___ THE DATA ___

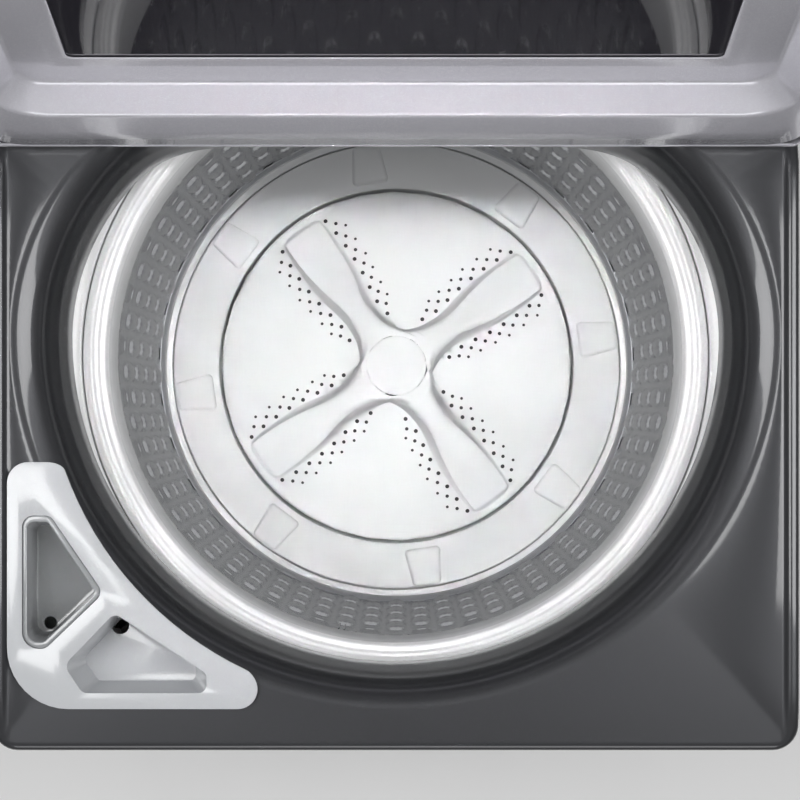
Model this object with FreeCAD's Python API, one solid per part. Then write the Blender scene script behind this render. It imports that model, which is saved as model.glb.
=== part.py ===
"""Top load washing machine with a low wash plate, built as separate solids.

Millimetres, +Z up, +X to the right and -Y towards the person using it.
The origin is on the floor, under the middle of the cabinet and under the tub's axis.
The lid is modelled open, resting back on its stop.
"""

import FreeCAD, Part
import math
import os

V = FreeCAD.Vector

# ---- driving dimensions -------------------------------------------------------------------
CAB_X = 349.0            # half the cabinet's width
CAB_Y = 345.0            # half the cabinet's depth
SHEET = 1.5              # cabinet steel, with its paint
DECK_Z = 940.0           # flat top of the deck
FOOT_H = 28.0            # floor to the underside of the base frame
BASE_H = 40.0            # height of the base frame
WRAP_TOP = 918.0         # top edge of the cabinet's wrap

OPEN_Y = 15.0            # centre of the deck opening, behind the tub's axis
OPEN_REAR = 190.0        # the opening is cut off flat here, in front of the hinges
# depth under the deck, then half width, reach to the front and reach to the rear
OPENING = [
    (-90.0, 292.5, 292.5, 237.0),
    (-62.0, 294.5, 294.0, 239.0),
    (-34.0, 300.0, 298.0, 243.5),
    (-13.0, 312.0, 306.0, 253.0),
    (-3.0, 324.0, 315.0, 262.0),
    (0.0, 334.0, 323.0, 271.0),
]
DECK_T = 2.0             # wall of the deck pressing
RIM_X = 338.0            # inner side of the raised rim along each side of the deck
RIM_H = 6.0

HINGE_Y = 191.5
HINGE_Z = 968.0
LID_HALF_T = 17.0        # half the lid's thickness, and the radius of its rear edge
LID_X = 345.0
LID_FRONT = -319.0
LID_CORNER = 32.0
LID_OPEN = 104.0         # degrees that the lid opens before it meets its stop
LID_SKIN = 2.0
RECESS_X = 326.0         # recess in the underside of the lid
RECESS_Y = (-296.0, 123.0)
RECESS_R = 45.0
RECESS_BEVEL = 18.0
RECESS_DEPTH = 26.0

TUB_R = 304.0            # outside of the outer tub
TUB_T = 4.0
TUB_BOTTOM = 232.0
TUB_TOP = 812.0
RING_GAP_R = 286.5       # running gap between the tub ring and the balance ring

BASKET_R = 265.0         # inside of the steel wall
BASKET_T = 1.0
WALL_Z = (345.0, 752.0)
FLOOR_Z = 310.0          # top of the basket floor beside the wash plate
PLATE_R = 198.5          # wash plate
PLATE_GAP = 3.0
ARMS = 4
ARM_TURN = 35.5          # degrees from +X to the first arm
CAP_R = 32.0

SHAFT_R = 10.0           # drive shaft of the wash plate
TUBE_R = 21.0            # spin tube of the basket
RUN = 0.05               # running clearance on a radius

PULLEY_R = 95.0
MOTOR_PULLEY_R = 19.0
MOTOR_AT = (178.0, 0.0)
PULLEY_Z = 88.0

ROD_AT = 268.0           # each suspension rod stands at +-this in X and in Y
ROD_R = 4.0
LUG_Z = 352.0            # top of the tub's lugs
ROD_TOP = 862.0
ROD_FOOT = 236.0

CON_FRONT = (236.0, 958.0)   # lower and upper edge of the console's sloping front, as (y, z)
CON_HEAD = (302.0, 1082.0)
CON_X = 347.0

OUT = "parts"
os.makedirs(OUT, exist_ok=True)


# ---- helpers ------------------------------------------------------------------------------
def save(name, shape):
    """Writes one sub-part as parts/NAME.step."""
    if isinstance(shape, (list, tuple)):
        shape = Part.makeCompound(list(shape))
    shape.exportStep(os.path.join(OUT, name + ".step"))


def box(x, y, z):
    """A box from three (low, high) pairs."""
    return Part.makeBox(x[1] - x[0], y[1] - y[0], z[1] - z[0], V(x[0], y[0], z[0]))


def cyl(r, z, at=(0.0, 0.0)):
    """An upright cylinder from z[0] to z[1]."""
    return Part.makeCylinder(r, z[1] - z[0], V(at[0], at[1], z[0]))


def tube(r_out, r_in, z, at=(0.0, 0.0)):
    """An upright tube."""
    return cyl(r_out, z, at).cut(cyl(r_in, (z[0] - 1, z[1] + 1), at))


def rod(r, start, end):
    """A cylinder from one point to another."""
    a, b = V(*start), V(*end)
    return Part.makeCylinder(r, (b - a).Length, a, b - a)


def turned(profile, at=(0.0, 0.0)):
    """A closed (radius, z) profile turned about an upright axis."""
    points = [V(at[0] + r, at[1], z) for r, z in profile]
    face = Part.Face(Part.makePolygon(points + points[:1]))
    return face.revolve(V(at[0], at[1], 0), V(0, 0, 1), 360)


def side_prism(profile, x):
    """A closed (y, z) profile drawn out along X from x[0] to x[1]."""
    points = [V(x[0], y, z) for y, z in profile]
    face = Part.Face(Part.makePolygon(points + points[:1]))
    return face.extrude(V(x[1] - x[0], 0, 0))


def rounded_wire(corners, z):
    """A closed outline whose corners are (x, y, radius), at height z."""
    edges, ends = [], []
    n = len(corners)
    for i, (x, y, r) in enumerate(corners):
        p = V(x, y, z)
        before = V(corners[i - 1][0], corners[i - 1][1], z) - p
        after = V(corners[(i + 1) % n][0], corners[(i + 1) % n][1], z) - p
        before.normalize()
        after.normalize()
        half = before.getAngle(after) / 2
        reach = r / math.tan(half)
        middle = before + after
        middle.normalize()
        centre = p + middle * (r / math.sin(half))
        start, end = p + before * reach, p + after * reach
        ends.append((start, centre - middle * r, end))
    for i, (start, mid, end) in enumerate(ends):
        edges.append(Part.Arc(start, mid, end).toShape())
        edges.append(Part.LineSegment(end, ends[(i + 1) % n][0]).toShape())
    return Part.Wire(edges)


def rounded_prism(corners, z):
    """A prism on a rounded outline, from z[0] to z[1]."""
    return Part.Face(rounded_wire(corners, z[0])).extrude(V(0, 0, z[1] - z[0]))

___
___ THE DATA ___

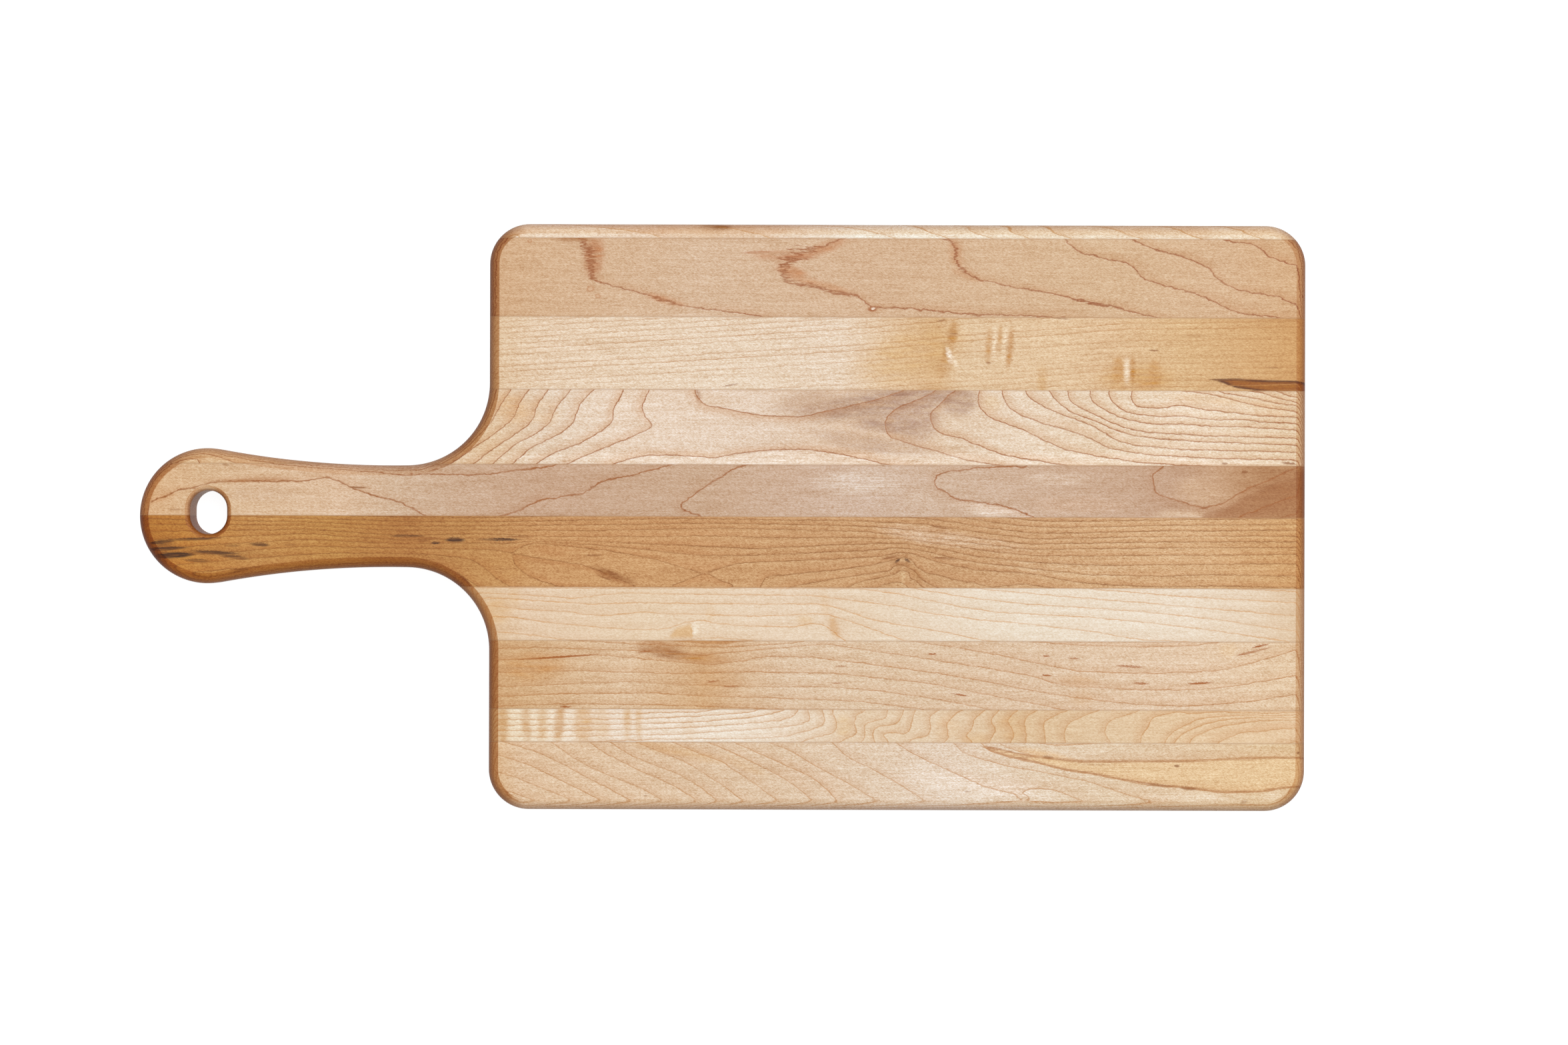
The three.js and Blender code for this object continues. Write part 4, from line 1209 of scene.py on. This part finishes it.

___
___ THE DATA ___

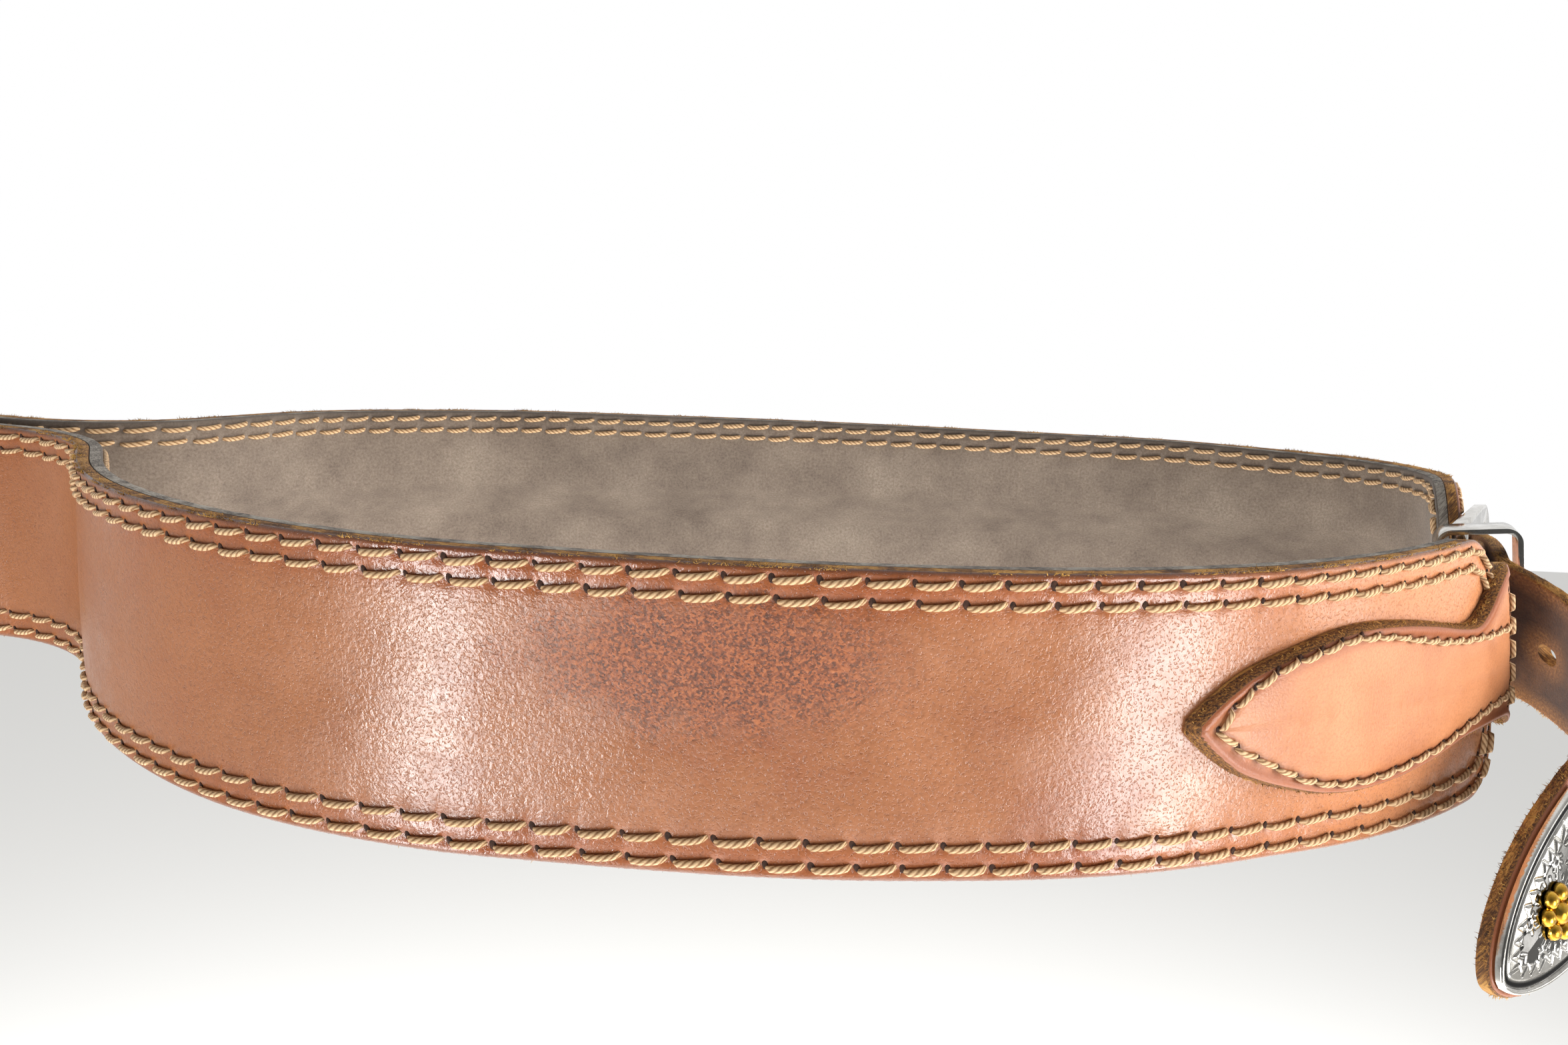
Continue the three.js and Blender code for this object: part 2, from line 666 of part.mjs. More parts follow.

___

* **EXERCISE TASK**:
Write out each line exactly as it appears, from the line with "Model this object" up to and including the line with "V = FreeCAD.Vector".

* **FINISHED ANSWER**:
Model this object with FreeCAD's Python API, one solid per part. Then write the Blender scene script behind this render. It imports that model, which is saved as model.glb.
=== part.py ===
"""Top load washing machine with a low wash plate, built as separate solids.

Millimetres, +Z up, +X to the right and -Y towards the person using it.
The origin is on the floor, under the middle of the cabinet and under the tub's axis.
The lid is modelled open, resting back on its stop.
"""

import FreeCAD, Part
import math
import os

V = FreeCAD.Vector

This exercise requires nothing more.